DESCRIPTION OF THE TASK.
Repeat every line below exactly as it reads.

════════════════════

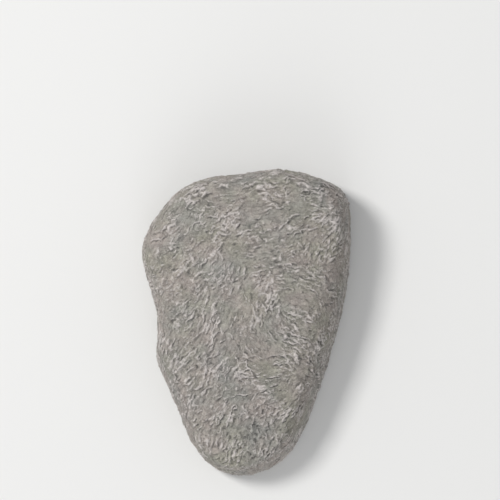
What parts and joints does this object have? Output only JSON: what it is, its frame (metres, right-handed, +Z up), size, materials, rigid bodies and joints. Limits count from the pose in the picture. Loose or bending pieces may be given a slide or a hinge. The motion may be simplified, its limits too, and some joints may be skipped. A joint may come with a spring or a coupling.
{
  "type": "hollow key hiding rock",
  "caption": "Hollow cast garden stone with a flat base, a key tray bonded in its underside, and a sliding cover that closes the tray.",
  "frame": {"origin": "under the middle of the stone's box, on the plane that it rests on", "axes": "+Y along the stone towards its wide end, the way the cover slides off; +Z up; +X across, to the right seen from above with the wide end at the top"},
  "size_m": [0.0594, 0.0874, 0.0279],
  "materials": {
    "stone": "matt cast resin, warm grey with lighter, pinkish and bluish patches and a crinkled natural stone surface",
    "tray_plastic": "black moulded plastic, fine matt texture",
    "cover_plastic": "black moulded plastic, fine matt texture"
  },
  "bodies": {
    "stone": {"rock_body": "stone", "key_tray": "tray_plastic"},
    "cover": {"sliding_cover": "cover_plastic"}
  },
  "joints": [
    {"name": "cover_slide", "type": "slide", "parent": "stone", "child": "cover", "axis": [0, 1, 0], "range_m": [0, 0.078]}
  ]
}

════════════════════

OUTPUT OF THE TASK.
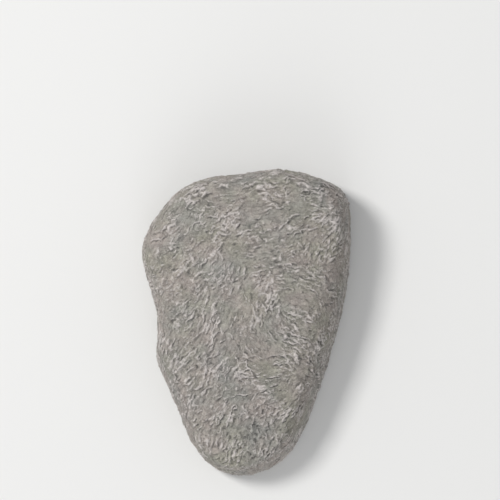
What parts and joints does this object have? Output only JSON: what it is, its frame (metres, right-handed, +Z up), size, materials, rigid bodies and joints. Limits count from the pose in the picture. Loose or bending pieces may be given a slide or a hinge. The motion may be simplified, its limits too, and some joints may be skipped. A joint may come with a spring or a coupling.
{
  "type": "hollow key hiding rock",
  "caption": "Hollow cast garden stone with a flat base, a key tray bonded in its underside, and a sliding cover that closes the tray.",
  "frame": {"origin": "under the middle of the stone's box, on the plane that it rests on", "axes": "+Y along the stone towards its wide end, the way the cover slides off; +Z up; +X across, to the right seen from above with the wide end at the top"},
  "size_m": [0.0594, 0.0874, 0.0279],
  "materials": {
    "stone": "matt cast resin, warm grey with lighter, pinkish and bluish patches and a crinkled natural stone surface",
    "tray_plastic": "black moulded plastic, fine matt texture",
    "cover_plastic": "black moulded plastic, fine matt texture"
  },
  "bodies": {
    "stone": {"rock_body": "stone", "key_tray": "tray_plastic"},
    "cover": {"sliding_cover": "cover_plastic"}
  },
  "joints": [
    {"name": "cover_slide", "type": "slide", "parent": "stone", "child": "cover", "axis": [0, 1, 0], "range_m": [0, 0.078]}
  ]
}